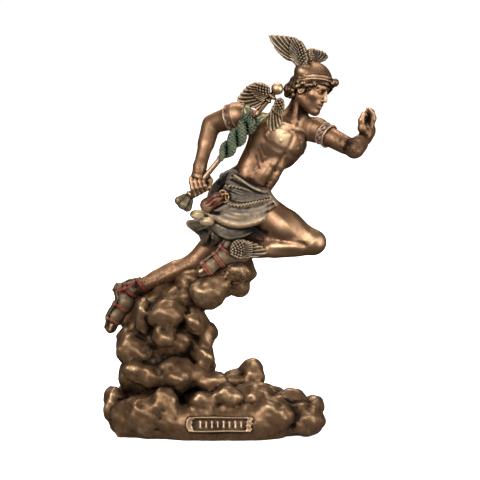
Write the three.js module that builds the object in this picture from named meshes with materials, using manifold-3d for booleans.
// Statuette of a running messenger god on a bank of clouds: cold-cast bronze, about 216 mm tall.
// Three castings: the cloud bank with its name plate, the figure that rests on it, and the herald's
// staff that is pushed through the figure's closed right hand.
//
// Millimetres, +Z up. The origin is on the underside, below the middle of the cloud bank. +X is the way
// the god runs, and -Y is the side that the figure turns its chest to.
//
// Each casting is modelled as clay would be: round masses and limbs are pressed together in a field of
// distances, and the skin of that field becomes the mesh.
import * as THREE from "three";
import Module from "manifold-3d";
import { mergeVertices } from "three/addons/utils/BufferGeometryUtils.js";
import { triTable } from "three/addons/objects/MarchingCubes.js";

const wasm = await Module();
wasm.setup();

// Driving dimensions
const statuetteHeight = 216; // floor to the tip of the helmet's near wing
const modelledHeight = 216; // the height at which the pose below is written
const clearance = 0.35; // between two castings where they meet
const staffRadius = 1.5; // the herald's staff, through the hand
const looseFit = clearance + 0.3; // the same gap in the fields, which leaves room for thinning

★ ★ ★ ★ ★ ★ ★

What needs to be done: Take the listing above and set it down exactly.

Complete answer:
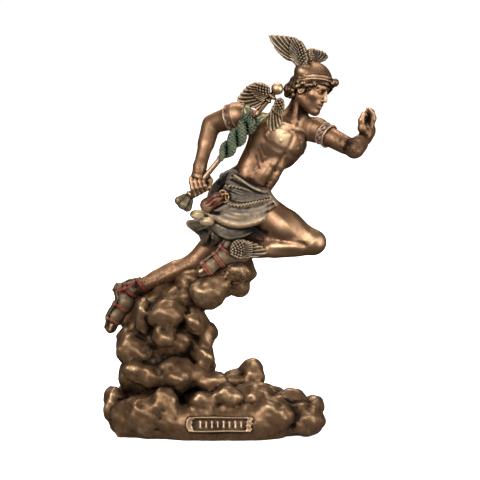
Write the three.js module that builds the object in this picture from named meshes with materials, using manifold-3d for booleans.
// Statuette of a running messenger god on a bank of clouds: cold-cast bronze, about 216 mm tall.
// Three castings: the cloud bank with its name plate, the figure that rests on it, and the herald's
// staff that is pushed through the figure's closed right hand.
//
// Millimetres, +Z up. The origin is on the underside, below the middle of the cloud bank. +X is the way
// the god runs, and -Y is the side that the figure turns its chest to.
//
// Each casting is modelled as clay would be: round masses and limbs are pressed together in a field of
// distances, and the skin of that field becomes the mesh.
import * as THREE from "three";
import Module from "manifold-3d";
import { mergeVertices } from "three/addons/utils/BufferGeometryUtils.js";
import { triTable } from "three/addons/objects/MarchingCubes.js";

const wasm = await Module();
wasm.setup();

// Driving dimensions
const statuetteHeight = 216; // floor to the tip of the helmet's near wing
const modelledHeight = 216; // the height at which the pose below is written
const clearance = 0.35; // between two castings where they meet
const staffRadius = 1.5; // the herald's staff, through the hand
const looseFit = clearance + 0.3; // the same gap in the fields, which leaves room for thinning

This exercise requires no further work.